Evaluating the performance of efficient Cu₂NiSnS₄ solar cell-A two stage theoretical attempt and comparison to experiments

In this work, copper nickel tin sulfide (Cu₂NiSnS₄) as an encouraging alternative absorber for thin-film photovoltaic devices is explored. Here, the Cu₂NiSnS₄ (CNTS) absorber-based heterojunction solar cell is designed through a two-stage theoretical approach using Solar Cell Capacitance Simulator in one-dimension (SCAPS-1D). Initially four different hole transport materials (MoO₃, SnS, NiO_x, and PEDOT.PSS) are incorporated at the back interface in experimentally configured Au/Cu₂NiSnS₄/ZnS/ZnO/ITO cell to boost the device outputs. The MoO₃ semiconductor is anticipated as a hole transport layer (HTL) in the heterojunction Ni/MoO₃/Cu₂NiSnS₄/ZnS/ZnO/ITO solar configuration. It is revealed that an appropriate band alignment can be formed at MoO₃/Cu₂NiSnS₄ interface with less interfacial defects among other HTLs with CNTS absorber, thus improving the solar cell outputs. Efficiency is increased from 2.71% to 8.79% for the proposed CNTS-based solar cell. Further optimization is accomplished concerning thickness, defect states, and doping density of the various materials utilized in the heterojunction structure. Defect characteristics at the MoO₃/Cu₂NiSnS₄ and Cu₂NiSnS₄/ZnS interfaces are also evaluated and optimized to boost the conversion efficiency significantly.
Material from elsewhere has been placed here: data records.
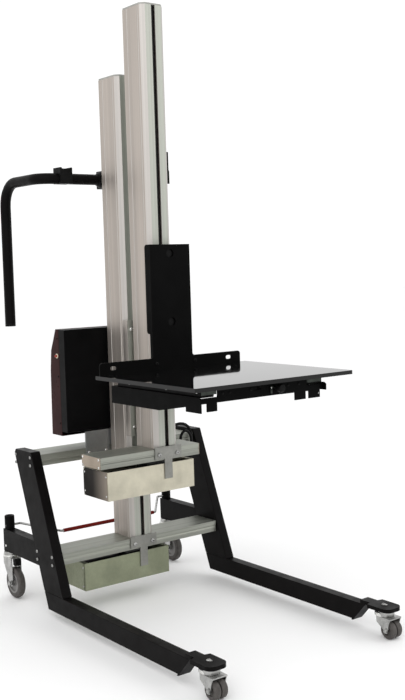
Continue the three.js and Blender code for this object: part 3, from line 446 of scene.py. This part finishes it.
# heads from the face outwards: rings of (radius, height, kind), as shares of the head's radius
HEADS = {
    "pan": [(1, 0.16), (0.93, 0.36), (0.72, 0.55), (0.55, 0.62, "cross"), (0.5, 0.3, "cross")],
    "hex": [(1.25, 0.12), (1, 0.13), (1, 0.14, "hex"), (1, 0.6, "hex"), (0.84, 0.68), (0.3, 0.68)],
    "socket": [(1, 0.3), (0.86, 0.5), (0.62, 0.6), (0.5, 0.6, "hex"), (0.48, 0.22, "hex")],
}


def screws(name, body, spots, radius, head, look="bright_steel"):
    """One piece of several screw heads on faces; each spot is (point, axis)."""
    outline = [(share * radius, rise * radius, *kind) for share, rise, *kind in HEADS[head]]
    foot = (outline[0][0], -SCREW_SINK)
    piece = Piece(name, body, look, "zinc_plate")
    for at, axis in spots:
        piece.rings(facing(at, axis), [foot, *outline])
    piece.done()


# each side's name, its end of a box and the way that end looks
SIDES = ("left", 0, "-X"), ("right", 1, "+X")


def inside(lo, hi, near, far=None):
    """Two coordinates in from the ends of a span, by one or two insets in mm."""
    return lo + near * MM, hi - (near if far is None else far) * MM


def middle(lo, hi):
    return (lo + hi) / 2


# ---- base details -----------------------------------------------------------------------------------
def add_frame_bolts():
    """Bolts through the posts into the ends of both beams, and a screw near each rear arm's end."""
    bolts, arm_screws = [], []
    for side, end, outward in SIDES:
        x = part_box(side + "_post")[end].x
        for beam in ("upper_beam", "lower_beam"):
            lo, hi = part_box(beam)
            for y in inside(lo.y, hi.y, near=4, far=6):
                for z in inside(lo.z, hi.z, 5):
                    bolts.append(((x, y, z), outward))
        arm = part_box(side + "_rear_arm")
        from_rear, from_below = 16 * MM, 18 * MM
        arm_screws.append(((arm[end].x, arm[1].y - from_rear, arm[0].z + from_below), outward))
    screws("post_bolts", "base", bolts, radius=4.8, head="socket", look="bolt_grey")
    screws("arm_screws", "base", arm_screws, radius=4, head="pan")


def add_tee_screws():
    """Two bolts in the crossbar of each tee bracket."""
    below_top, half_pitch = 24 * MM, 33
    for tee, body in (("lower_tee_bracket", "base"), ("stage_tee_bracket", "stage")):
        lo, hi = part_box(tee)
        spots = [((s * half_pitch * MM, lo.y, hi.z - below_top), "-Y") for s in (-1, 1)]
        screws(tee + "_screws", body, spots, radius=6.5, head="socket", look="zinc_plate")


def add_beam_ends():
    """Plates on both ends of the stage beam, each held by four screws."""
    lo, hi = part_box("stage_beam")
    thick, margin = 2.5 * MM, 0.5 * MM
    for side, end, outward in SIDES:
        plate = Piece("stage_beam_end_" + side, "stage", "end_plate", "galvanised_sheet", edge=0.8)
        x0, x1 = (lo.x - thick, lo.x) if side == "left" else (hi.x, hi.x + thick)
        plate.slab((x0, lo.y + margin, lo.z + margin), (x1, hi.y - margin, hi.z - margin))
        plate.done()
        face = (x0, x1)[end]
        spots = [
            ((face, y, z), outward) for y in inside(lo.y, hi.y, 7) for z in inside(lo.z, hi.z, 6)
        ]
        screws("stage_beam_end_screws_" + side, "stage", spots, radius=3.8, head="pan")


END_SHEET = 1.2  # thickness of the drive covers' end sheets


def add_cover_details():
    """Folded rims, end sheets and their screws on the two drive covers."""
    inset, fold, thick = 2 * MM, 14 * MM, 1.2 * MM
    for cover, body, look, end_look in (
        ("lower_drive_cover", "base", "galvanised_dark", "galvanised_dark"),
        # the stage cover's end sheets wear painted shade, light at the front and dark behind
        ("stage_drive_cover", "stage", "galvanised_sheet", "cover_end"),
    ):
        lo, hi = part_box(cover)
        low, top = hi.z - thick, hi.z
        rim = Piece(cover + "_rim", body, look, "galvanised_sheet", edge=0.3)
        rim.slab((lo.x + inset, lo.y + inset, low), (lo.x + fold, hi.y - inset, top))
        rim.slab((hi.x - fold, lo.y + inset, low), (hi.x - inset, hi.y - inset, top))
        rim.slab((lo.x + fold, hi.y - fold, low), (hi.x - fold, hi.y - inset, top))
        rim.done()
        spots = [
            ((x, y, z), axis)
            for y in inside(lo.y, hi.y, 9) for z in inside(lo.z, hi.z, 14)
            for x, axis in ((lo.x - END_SHEET * MM, "-X"), (hi.x + END_SHEET * MM, "+X"))
        ]
        screws(cover + "_screws", body, spots, radius=3.2, head="pan")
        add_cover_ends(cover, body, end_look, lo, hi)


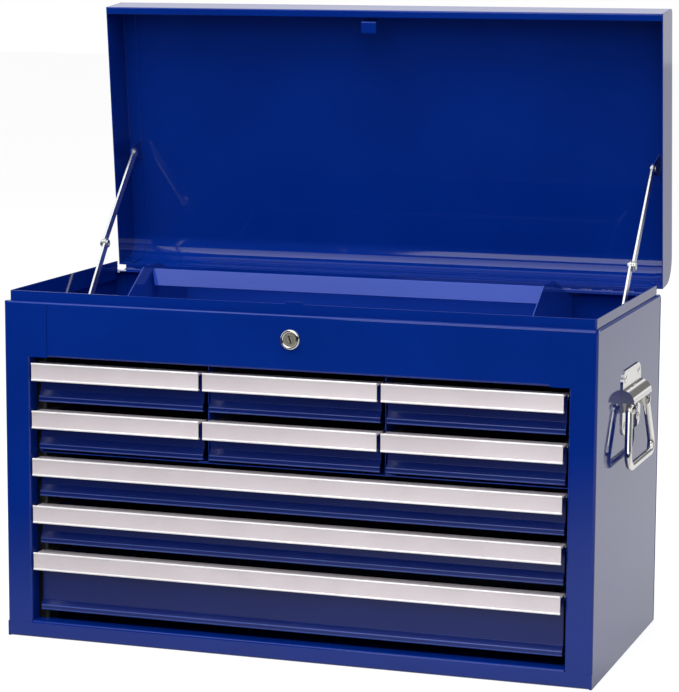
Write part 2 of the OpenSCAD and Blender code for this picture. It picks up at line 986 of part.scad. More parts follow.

Moreover, the effects of operating temperature and rear electrode work function on the outputs of the designed solar device are studied. The aforesaid two-stage optimization yields efficiency of 12.46% with V_OC of 1.23 V, J_SC of 12.66 mA/cm², and FF of 79.78%. Therefore, these findings will facilitate the scientific communities to further progress an economical and extremely efficient CNTS-based solar device with a promising MoO₃ HTL.